Catatan sejarah[sunting | sunting sumber]

Pendirian[sunting | sunting sumber]
Aleksander Agung, raja Makedonia (m. 336–323 SM), menginvasi Kekaisaran Akhemeniyah Persia pada 334 SM. Ia mengalahkan raja Persia Darius III (m. ca. 380 – 330 SM) dalam pertempuran-pertempuran Issus (333 SM) dan Gaugamela (331 SM), merebut kekuasaan atas sebagian besar Asia Barat. Aleksander kemudian berhasil berkampanye melawan Bessus, satrap Baktria, yang telah membunuh Darius dan mengangkat dirinya sendiri menjadi Artakserkses V dari Persia. Usai penangkapan dan eksekusi Bessus, raja Makedonia tersebut bergerak ke arah selatan menuju sungai Indus untuk menghadapi penguasa-penguasa lokal. Merebut benteng Aornos, yang kini berada di Pakistan utara, pada April 326 SM, Aleksander melintasi Indus untuk memulai kampanye di India utara, mengerahkan serangkaian manuver untuk melintasi sungai Hydaspes (kini Jhelum) dan mengalahkan raja India Porus dalam Pertempuran Hydaspes.[1]

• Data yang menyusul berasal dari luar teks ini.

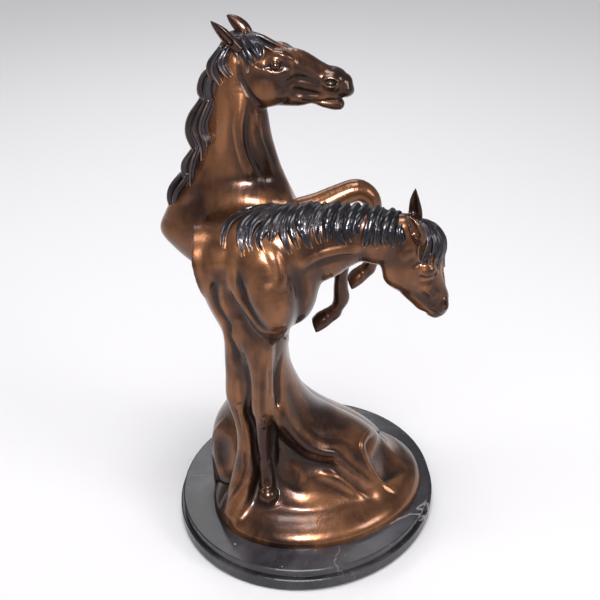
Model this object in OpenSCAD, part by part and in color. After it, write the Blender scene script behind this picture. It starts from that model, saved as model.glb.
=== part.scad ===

Catatan pendirian dua kota usai pertempuran tersebut muncul dalam catatan seluruh lima catatan besar yang masih ada—Arrian, Plutark, Diodorus, Kurtius Rufus, dan Yustinus. Seluruh lima catatan tersebut sama-sama menyatakan bahwa Aleksander mendirikan dua kota, yang satu sama lain berada di setiap tepi Indus, yang satu dinamai Nikaia dan lainnya dinamai Boukefala.[2] Krateros, salah satu jenderal utama Aleksander, dipilih untuk membangun dan membentengi kota-kota baru tersebut, sebuah tugas yang ia lakukan beberapa bulan sebelumnya di Arigaion (sebuah kota kuno yang mungkin terletak di wilayah modern Nawagai). Diodorus menambahkan catatan bahwa pemukiman tersebut dengan cepat dibangun karena banyak tenaga kerja yang tersedia.[3] Setelah bergerak untuk meneruskan kampanye India, Aleksander merayakan kemenangan dan pembangunannya dengan apa yang Arrian sebut "kontes kuda dan senam" di dekat kota barat.[4] Ia kembali ke kota-kota tersebut pada beberapa bulan kemudian setelah tentara Makedonia melakukan dahagi di Hyphasis (kini Sungai Beas) dan memaksanya untuk berbalik. Pasukan tersebut diperintahkan untuk membantu memperbaiki kerusakan yang disebabkan oleh muson, sebuah fenomena yang sebelumnya tak diketahui pihak Makedonia, karena bangunan-bangunan tak dirancang untuk bertahan saat hujan deras.[5]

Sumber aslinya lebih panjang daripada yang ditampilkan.